Anae wants Cougar linemen who play fast and are tough. He wants to re-establish a culture of legacy offensive linemen taught by highly motivated staff members. He’s going to put new hire Garett Tujague in charge of the offensive line and as BYU’s offensive coordinator, he’s going to act as Tujague’s assistant offensive line coach — ensuring a hefty investment in development of line players.
Anae and his boss Bronco Mendenhall will put 40 percent of the five-member offensive staff (18 percent of the entire BYU staff ) working on the offensive line.
And that’s just the nuts and bolts.
The deeper, more philosophical part of Anae’s return to BYU is his plan to duplicate the attitude, speed and work ethic of Bronco Mendenhall’s defense in the offense, which ranked No. 3 nationally in total defense in 2013.
Anyone who has seen Mendenhall’s defense practice knows it to be intense, rough and nasty. Anae will implement his own form of Bronco’s “pursuit drill” and expects it will have the same results in pushing expectations of fast play. “I have my own name for it, but I’m going to keep that in-house for now.”
Anae told reporters he offered returning linemen a clean slate and new start to prove themselves to him and compete for positions in the depth chart. He’ll consider their efforts just as he will the new recruits.
“If you come in the weight room or on the practice field, you will not be able to tell the difference between offensive and defensive players. That’s what I want and that’s what we will work to get,” Anae said.
BYU will not deploy extreme wide splits of offensive linemen like Anae did at Texas Tech. But some splits will be wider than others depending on the play and formation.
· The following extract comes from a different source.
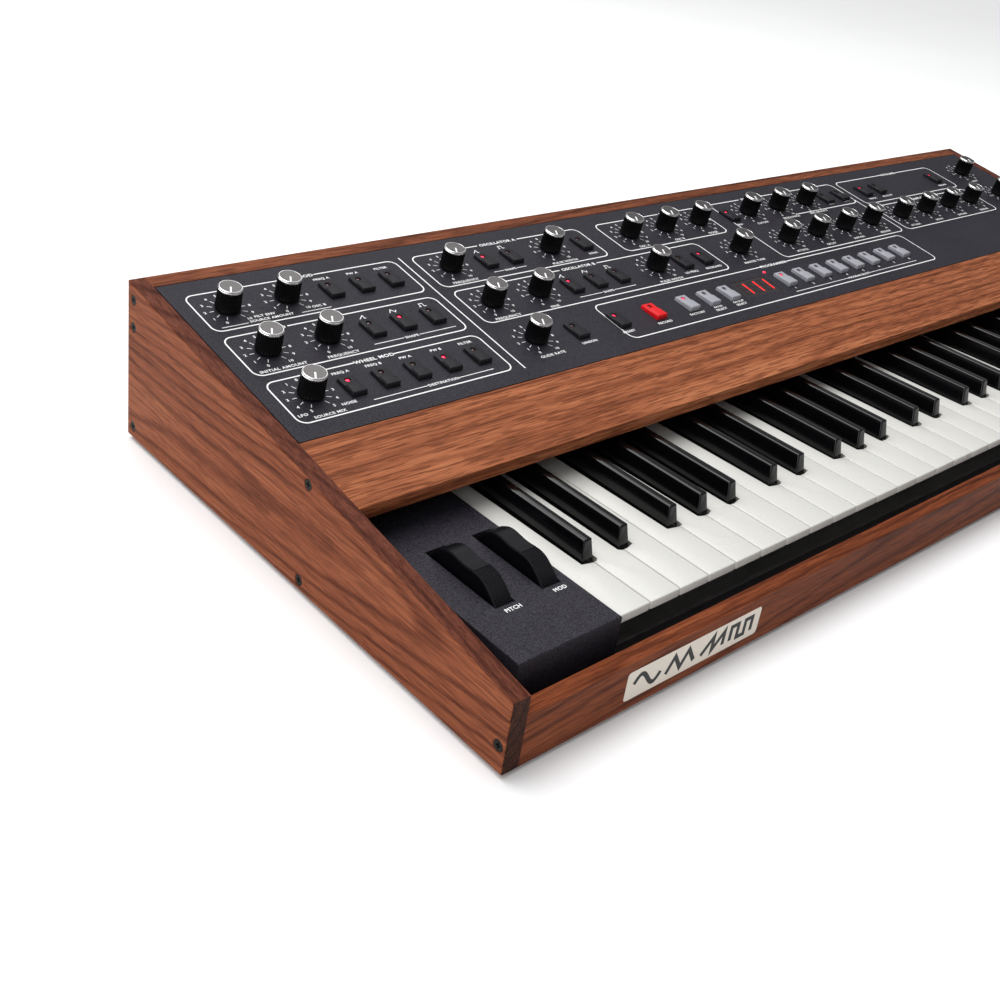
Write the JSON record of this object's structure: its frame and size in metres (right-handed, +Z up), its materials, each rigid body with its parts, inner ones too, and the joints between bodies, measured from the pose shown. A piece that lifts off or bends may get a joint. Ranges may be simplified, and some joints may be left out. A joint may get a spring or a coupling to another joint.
{
  "type": "synthesizer",
  "caption": "Analogue-style keyboard synthesizer in a walnut case with a sloping black control panel, ribbed knobs, push buttons, bend and modulation wheels and a full-size keyboard.",
  "frame": {"origin": "on the ground under the middle of the case (centre of the bounding box in plan, underside of the feet)", "axes": "+X along the keyboard to the treble end, +Y from the player to the rear, +Z up"},
  "size_m": [0.964, 0.364, 0.1179],
  "materials": {
    "walnut_side": "oiled, dark reddish walnut",
    "walnut_rail": "oiled walnut",
    "walnut_strip": "oiled, lighter walnut",
    "black_steel": "fine texture powder coat",
    "zinc_steel": "zinc plated",
    "circuit_board": "solder mask",
    "black_plastic": "moulded",
    "knob_plastic": "ribbed, aluminium inlay on top",
    "ivory_plastic": "satin white",
    "ebony_plastic": "glossy black",
    "grey_plastic": "moulded grey",
    "red_plastic": "moulded red",
    "smoked_window": "smoked",
    "cream_plate": "satin cream",
    "black_screw": "black oxide",
    "rubber_foot": "black"
  },
  "bodies": {
    "case": {"left_side_panel": "walnut_side", "right_side_panel": "walnut_side", "front_rail": "walnut_rail", "middle_rail": "walnut_strip", "rear_rail": "walnut_rail", "base_pan": "black_steel", "rear_panel": "black_steel", "control_panel": "black_steel", "wheel_box": "black_steel", "key_end_block": "black_steel", "keybed_frame": "zinc_steel", "key_contact_board": "circuit_board", "panel_board": "circuit_board", "voice_board": "circuit_board", "wheel_bracket": "zinc_steel", "rear_jacks": "black_plastic", "midi_sockets": "black_plastic", "power_inlet": "black_plastic", "display_window": "smoked_window", "name_plate": "cream_plate", "case_screws": "black_screw", "feet": "rubber_foot"},
    "knob_poly_mod_envelope_body": {"knob_poly_mod_envelope": "knob_plastic"},
    "knob_poly_mod_oscillator_body": {"knob_poly_mod_oscillator": "knob_plastic"},
    "knob_lfo_initial_amount_body": {"knob_lfo_initial_amount": "knob_plastic"},
    "knob_lfo_frequency_body": {"knob_lfo_frequency": "knob_plastic"},
    "knob_wheel_mod_mix_body": {"knob_wheel_mod_mix": "knob_plastic"},
    "knob_oscillator_a_frequency_body": {"knob_oscillator_a_frequency": "knob_plastic"},
    "knob_oscillator_a_pulse_width_body": {"knob_oscillator_a_pulse_width": "knob_plastic"},
    "knob_oscillator_b_frequency_body": {"knob_oscillator_b_frequency": "knob_plastic"},
    "knob_oscillator_b_fine_body": {"knob_oscillator_b_fine": "knob_plastic"},
    "knob_oscillator_b_pulse_width_body": {"knob_oscillator_b_pulse_width": "knob_plastic"},
    "knob_glide_body": {"knob_glide": "knob_plastic"},
    "knob_mixer_oscillator_a_body": {"knob_mixer_oscillator_a": "knob_plastic"},
    "knob_mixer_oscillator_b_body": {"knob_mixer_oscillator_b": "knob_plastic"},
    "knob_mixer_noise_body": {"knob_mixer_noise": "knob_plastic"},
    "knob_master_tune_body": {"knob_master_tune": "knob_plastic"},
    "knob_filter_cutoff_body": {"knob_filter_cutoff": "knob_plastic"},
    "knob_filter_resonance_body": {"knob_filter_resonance": "knob_plastic"},
    "knob_filter_envelope_amount_body": {"knob_filter_envelope_amount": "knob_plastic"},
    "knob_filter_attack_body": {"knob_filter_attack": "knob_plastic"},
    "knob_filter_decay_body": {"knob_filter_decay": "knob_plastic"},
    "knob_filter_sustain_body": {"knob_filter_sustain": "knob_plastic"},
    "knob_filter_release_body": {"knob_filter_release": "knob_plastic"},
    "knob_amplifier_attack_body": {"knob_amplifier_attack": "knob_plastic"},
    "knob_amplifier_decay_body": {"knob_amplifier_decay": "knob_plastic"},
    "knob_amplifier_sustain_body": {"knob_amplifier_sustain": "knob_plastic"},
    "knob_amplifier_release_body": {"knob_amplifier_release": "knob_plastic"},
    "knob_vintage_body": {"knob_vintage": "knob_plastic"},
    "knob_volume_body": {"knob_volume": "knob_plastic"},
    "pitch_wheel_body": {"pitch_wheel": "black_plastic"},
    "mod_wheel_body": {"mod_wheel": "black_plastic"},
    "power_rocker_body": {"power_rocker": "black_plastic"},
    "keys_natural_odd_body": {"keys_natural_odd": "ivory_plastic"},
    "keys_natural_even_body": {"keys_natural_even": "ivory_plastic"},
    "keys_sharp_body": {"keys_sharp": "ebony_plastic"},
    "mod_switches_body": {"mod_switches": "black_plastic"},
    "voice_switches_body": {"voice_switches": "black_plastic"},
    "program_switches_body": {"program_switches": "grey_plastic"},
    "record_switch_body": {"record_switch": "red_plastic"}
  },
  "joints": [
    {"name": "pitch_wheel_turn", "type": "hinge", "parent": "case", "child": "pitch_wheel_body", "pos_m": [-0.436, -0.0969, 0.0244], "axis": [1, 0, 0], "range_deg": [-24, 24], "stiffness_Nm_per_rad": 0.2},
    {"name": "mod_wheel_turn", "type": "hinge", "parent": "case", "child": "mod_wheel_body", "pos_m": [-0.4038, -0.0969, 0.0244], "axis": [1, 0, 0], "range_deg": [-24, 24]},
    {"name": "power_rocker_tilt", "type": "hinge", "parent": "case", "child": "power_rocker_body", "pos_m": [0.412, 0.175, 0.036], "axis": [1, 0, 0], "range_deg": [-12, 12]},
    {"name": "keys_natural_odd_press", "type": "hinge", "parent": "case", "child": "keys_natural_odd_body", "pos_m": [0, -0.004, 0.033], "axis": [1, 0, 0], "range_deg": [0, 3.2], "stiffness_Nm_per_rad": 12, "springref_deg": -11.46},
    {"name": "keys_natural_even_press", "type": "hinge", "parent": "case", "child": "keys_natural_even_body", "pos_m": [0, -0.004, 0.033], "axis": [1, 0, 0], "range_deg": [0, 3.2], "stiffness_Nm_per_rad": 12, "springref_deg": -11.46},
    {"name": "keys_sharp_press", "type": "hinge", "parent": "case", "child": "keys_sharp_body", "pos_m": [0, -0.004, 0.033], "axis": [1, 0, 0], "range_deg": [0, 3.2], "stiffness_Nm_per_rad": 12, "springref_deg": -11.46},
    {"name": "mod_switches_press", "type": "slide", "parent": "case", "child": "mod_switches_body", "axis": [0, 0.1705, -0.9854], "range_m": [0, 0.0008], "stiffness_N_per_m": 2000, "springref_m": -0.001},
    {"name": "voice_switches_press", "type": "slide", "parent": "case", "child": "voice_switches_body", "axis": [0, 0.1705, -0.9854], "range_m": [0, 0.0008], "stiffness_N_per_m": 2000, "springref_m": -0.001},
    {"name": "program_switches_press", "type": "slide", "parent": "case", "child": "program_switches_body", "axis": [0, 0.1705, -0.9854], "range_m": [0, 0.0008], "stiffness_N_per_m": 2000, "springref_m": -0.001},
    {"name": "record_switch_press", "type": "slide", "parent": "case", "child": "record_switch_body", "axis": [0, 0.1705, -0.9854], "range_m": [0, 0.0008], "stiffness_N_per_m": 2000, "springref_m": -0.001},
    {"name": "turn_poly_mod_envelope", "type": "hinge", "parent": "case", "child": "knob_poly_mod_envelope_body", "pos_m": [-0.4405, 0.13627, 0.10058], "axis": [0, 0.1705, -0.9854], "range_deg": [0, 300]},
    {"name": "turn_poly_mod_oscillator", "type": "hinge", "parent": "case", "child": "knob_poly_mod_oscillator_body", "pos_m": [-0.3985, 0.13627, 0.10058], "axis": [0, 0.1705, -0.9854], "range_deg": [0, 300]},
    {"name": "turn_lfo_initial_amount", "type": "hinge", "parent": "case", "child": "knob_lfo_initial_amount_body", "pos_m": [-0.4405, 0.09045, 0.09266], "axis": [0, 0.1705, -0.9854], "range_deg": [0, 300]},
    {"name": "turn_lfo_frequency", "type": "hinge", "parent": "case", "child": "knob_lfo_frequency_body", "pos_m": [-0.3985, 0.09045, 0.09266], "axis": [0, 0.1705, -0.9854], "range_deg": [0, 300]},
    {"name": "turn_wheel_mod_mix", "type": "hinge", "parent": "case", "child": "knob_wheel_mod_mix_body", "pos_m": [-0.4405, 0.04512, 0.08481], "axis": [0, 0.1705, -0.9854], "range_deg": [0, 300]},
    {"name": "turn_oscillator_a_frequency", "type": "hinge", "parent": "case", "child": "knob_oscillator_a_frequency_body", "pos_m": [-0.265, 0.13627, 0.10058], "axis": [0, 0.1705, -0.9854], "range_deg": [0, 300]},
    {"name": "turn_oscillator_a_pulse_width", "type": "hinge", "parent": "case", "child": "knob_oscillator_a_pulse_width_body", "pos_m": [-0.169, 0.13627, 0.10058], "axis": [0, 0.1705, -0.9854], "range_deg": [0, 300]},
    {"name": "turn_oscillator_b_frequency", "type": "hinge", "parent": "case", "child": "knob_oscillator_b_frequency_body", "pos_m": [-0.265, 0.09045, 0.09266], "axis": [0, 0.1705, -0.9854], "range_deg": [0, 300]},
    {"name": "turn_oscillator_b_fine", "type": "hinge", "parent": "case", "child": "knob_oscillator_b_fine_body", "pos_m": [-0.2215, 0.09045, 0.09266], "axis": [0, 0.1705, -0.9854], "range_deg": [0, 300]},
    {"name": "turn_oscillator_b_pulse_width", "type": "hinge", "parent": "case", "child": "knob_oscillator_b_pulse_width_body", "pos_m": [-0.099, 0.09045, 0.09266], "axis": [0, 0.1705, -0.9854], "range_deg": [0, 300]},
    {"name": "turn_glide", "type": "hinge", "parent": "case", "child": "knob_glide_body", "pos_m": [-0.265, 0.04512, 0.08481], "axis": [0, 0.1705, -0.9854], "range_deg": [0, 300]},
    {"name": "turn_mixer_oscillator_a", "type": "hinge", "parent": "case", "child": "knob_mixer_oscillator_a_body", "pos_m": [-0.082, 0.13627, 0.10058], "axis": [0, 0.1705, -0.9854], "range_deg": [0, 300]},
    {"name": "turn_mixer_oscillator_b", "type": "hinge", "parent": "case", "child": "knob_mixer_oscillator_b_body", "pos_m": [-0.04, 0.13627, 0.10058], "axis": [0, 0.1705, -0.9854], "range_deg": [0, 300]},
    {"name": "turn_mixer_noise", "type": "hinge", "parent": "case", "child": "knob_mixer_noise_body", "pos_m": [0.002, 0.13627, 0.10058], "axis": [0, 0.1705, -0.9854], "range_deg": [0, 300]},
    {"name": "turn_master_tune", "type": "hinge", "parent": "case", "child": "knob_master_tune_body", "pos_m": [0.002, 0.09045, 0.09266], "axis": [0, 0.1705, -0.9854], "range_deg": [0, 300]},
    {"name": "turn_filter_cutoff", "type": "hinge", "parent": "case", "child": "knob_filter_cutoff_body", "pos_m": [0.069, 0.13627, 0.10058], "axis": [0, 0.1705, -0.9854], "range_deg": [0, 300]},
    {"name": "turn_filter_resonance", "type": "hinge", "parent": "case", "child": "knob_filter_resonance_body", "pos_m": [0.11, 0.13627, 0.10058], "axis": [0, 0.1705, -0.9854], "range_deg": [0, 300]},
    {"name": "turn_filter_envelope_amount", "type": "hinge", "parent": "case", "child": "knob_filter_envelope_amount_body", "pos_m": [0.151, 0.13627, 0.10058], "axis": [0, 0.1705, -0.9854], "range_deg": [0, 300]},
    {"name": "turn_filter_attack", "type": "hinge", "parent": "case", "child": "knob_filter_attack_body", "pos_m": [0.067, 0.09045, 0.09266], "axis": [0, 0.1705, -0.9854], "range_deg": [0, 300]},
    {"name": "turn_filter_decay", "type": "hinge", "parent": "case", "child": "knob_filter_decay_body", "pos_m": [0.109, 0.09045, 0.09266], "axis": [0, 0.1705, -0.9854], "range_deg": [0, 300]},
    {"name": "turn_filter_sustain", "type": "hinge", "parent": "case", "child": "knob_filter_sustain_body", "pos_m": [0.151, 0.09045, 0.09266], "axis": [0, 0.1705, -0.9854], "range_deg": [0, 300]},
    {"name": "turn_filter_release", "type": "hinge", "parent": "case", "child": "knob_filter_release_body", "pos_m": [0.193, 0.09045, 0.09266], "axis": [0, 0.1705, -0.9854], "range_deg": [0, 300]},
    {"name": "turn_amplifier_attack", "type": "hinge", "parent": "case", "child": "knob_amplifier_attack_body", "pos_m": [0.244, 0.09045, 0.09266], "axis": [0, 0.1705, -0.9854], "range_deg": [0, 300]},
    {"name": "turn_amplifier_decay", "type": "hinge", "parent": "case", "child": "knob_amplifier_decay_body", "pos_m": [0.286, 0.09045, 0.09266], "axis": [0, 0.1705, -0.9854], "range_deg": [0, 300]},
    {"name": "turn_amplifier_sustain", "type": "hinge", "parent": "case", "child": "knob_amplifier_sustain_body", "pos_m": [0.328, 0.09045, 0.09266], "axis": [0, 0.1705, -0.9854], "range_deg": [0, 300]},
    {"name": "turn_amplifier_release", "type": "hinge", "parent": "case", "child": "knob_amplifier_release_body", "pos_m": [0.37, 0.09045, 0.09266], "axis": [0, 0.1705, -0.9854], "range_deg": [0, 300]},
    {"name": "turn_vintage", "type": "hinge", "parent": "case", "child": "knob_vintage_body", "pos_m": [0.429, 0.13627, 0.10058], "axis": [0, 0.1705, -0.9854], "range_deg": [0, 300]},
    {"name": "turn_volume", "type": "hinge", "parent": "case", "child": "knob_volume_body", "pos_m": [0.429, 0.09045, 0.09266], "axis": [0, 0.1705, -0.9854], "range_deg": [0, 300]}
  ]
}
He expects his offense to go no huddle, speeding up the game, which could help eliminate delay of game infractions and possibly false starts because of rapidity in execution. He sees BYU’s offense taking 90 to 100 plays in a game, which will require quality depth and proper training of all offensive players, but especially the big linemen.
“You can’t do what we want to do without offensive line depth. We have our four freshmen and four JUCO linemen coming in as part of this year’s team. It was sweet to come in as an offensive coordinator and make quick decisions to take care of this major dent in the team with injuries.”
Anae praises new hire Garett Tujague, a 17-year veteran junior college coach at College of the Canyons in California and credited him with help in making a late run at JC players.
“He’s a great person and he has a great reputation. He was able to sort out at the last minute — faster than I’ve ever seen — a quality group to evaluate and sign in a very short time. I can’t even begin to describe all the different levels of evaluations we had to have done to get it to fall into place. I’m amazed that it all fell into place before signing day.”
Anae and Tujague were both coached as BYU offensive linemen by Roger French and Anae said that common building block give them a familiarity that is very important as a coaching tandem with blockers.
Finally, Anae was humble enough to admit that his two-year absence from BYU was actually a great blessing in his development as a football coach. To work with Mike Stoops at Arizona and then be the lone hold over invited to join Rich Rodriguez was significant in the knowledge he gained.
Anae was bowled over with what Rodriguez did with a running quarterback and how he utilized that position in a “managed” and “protected” part of the offense and plans on implementing some of that with the Cougars.
Anae said he will pick and choose parts of Arizona and Oregon’s offense — both offshoots of Rodriguez’ creation, and make BYU’s offense a “narrow focus” of some of those broader concepts. It will be tailored to what BYU’s personnel can do.
“What guy in my profession would want to take a couple of years and learn things from Stoops and Rodriguez? I feel very fortunate, as most coaches would, to have the experience I've had the past two years.”